Près de 35 millions de francs d’impôts pour un événement musical? Pour l’Union Démocratique Fédérale (UDF), le parti «qui s’engage pour les valeurs chrétiennes en politique», accueillir la prochaine édition de l’Eurovision à Bâle, c’est du gaspillage d’argent public.
Le mouvement invoque, entre autres, les risques de dérives antisémites, à l’image des protestations anti-israéliennes qui ont eu lieu au concours de 2024, en écho à la situation israélo-palestinienne. Pour l’UDF, Bâle ne devrait pas prendre le risque d’entacher sa réputation, en autorisant de telles manifestations sur son sol.
Puis, il y aurait les artistes qui adoreraient Satan. En référence notamment – pour ce qui est du show de cette année – à l’irlandaise Bambie Thug, qui a joué sur la scène de l’Eurovision parée d’un costume aux symboles sataniques. Une vision d’horreur, pour le parti ultra-conservateur: «De tels cultes dangereux pour la jeunesse ne doivent pas être cofinancés par l’argent des contribuables.»
L’UDF veut ainsi bloquer, via un référendum, le crédit de 34,9 millions de francs accordé par le Parlement cantonal bâlois pour l’organisation de l’événement. Pour cela, au moins 2000 signatures certifiées sont nécessaires, et il reste au mouvement encore deux semaines pour les récolter. Pour un parti de la taille de l’UDF, le défi s’annonce très sportif.
Les ménages bâlois interpellés
«Nous sommes en pleine collecte» de signatures, confirme le président de l’UDF Daniel Frischknecht. Interrogé à ce propos, il refuse cependant de nous indiquer le nombre de signatures déjà récoltées à ce jour.
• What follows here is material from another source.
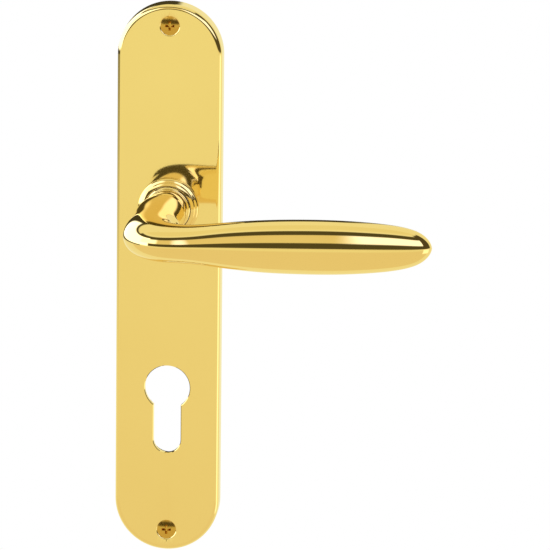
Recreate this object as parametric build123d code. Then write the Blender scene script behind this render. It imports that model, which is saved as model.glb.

Encore une fois, récolter 2000 signatures en 42 jours, ce n’est pas si facile.
De plus, de nombreuses personnes sont absentes, en cette période de vacances scolaires d’automne — ce qui ne facilite pas les choses. Pour tenter de booster la campagne, l’UDF a de toute évidence puisé dans les caisses du parti pour envoyer, la semaine dernière, des invitations à signer le référendum aux ménages bâlois.
L’Eurovision aura lieu dans tous les cas
«L’antisémitisme lattant est déjà plus visible aujourd’hui en Suisse», estime Daniel Frischknecht. Et l’Eurovision, «de plus en plus politisée», ne ferait qu’alimenter cette évolution.
Et le chrétien de déplorer la banalisation des «incidents blasphématoires» de toutes parts, comme la Cène lors de la cérémonie d’ouverture des Jeux olympiques de Paris, ou la fois (récente) où la politicienne suisse Vert’libérale Sanija Ameti a tiré sur une image représentant Marie et l’enfant Jésus.
Si le référendum de l’UDF devait aboutir, Bâle-Ville voterait le 24 novembre. Toutefois, même si les électeurs rejetaient effectivement le budget que souhaitent consacrer les autorités à l’événement, l’Eurovision aurait tout de même lieu à Bâle, simplement sans programme d’accompagnement. Et donc sans projection publique dans le stade de football voisin, sans Village de l’Eurovision à la Foire de Bâle, et sans l’Eurovision Street, qui devrait se situer dans la Steinenvorstadt.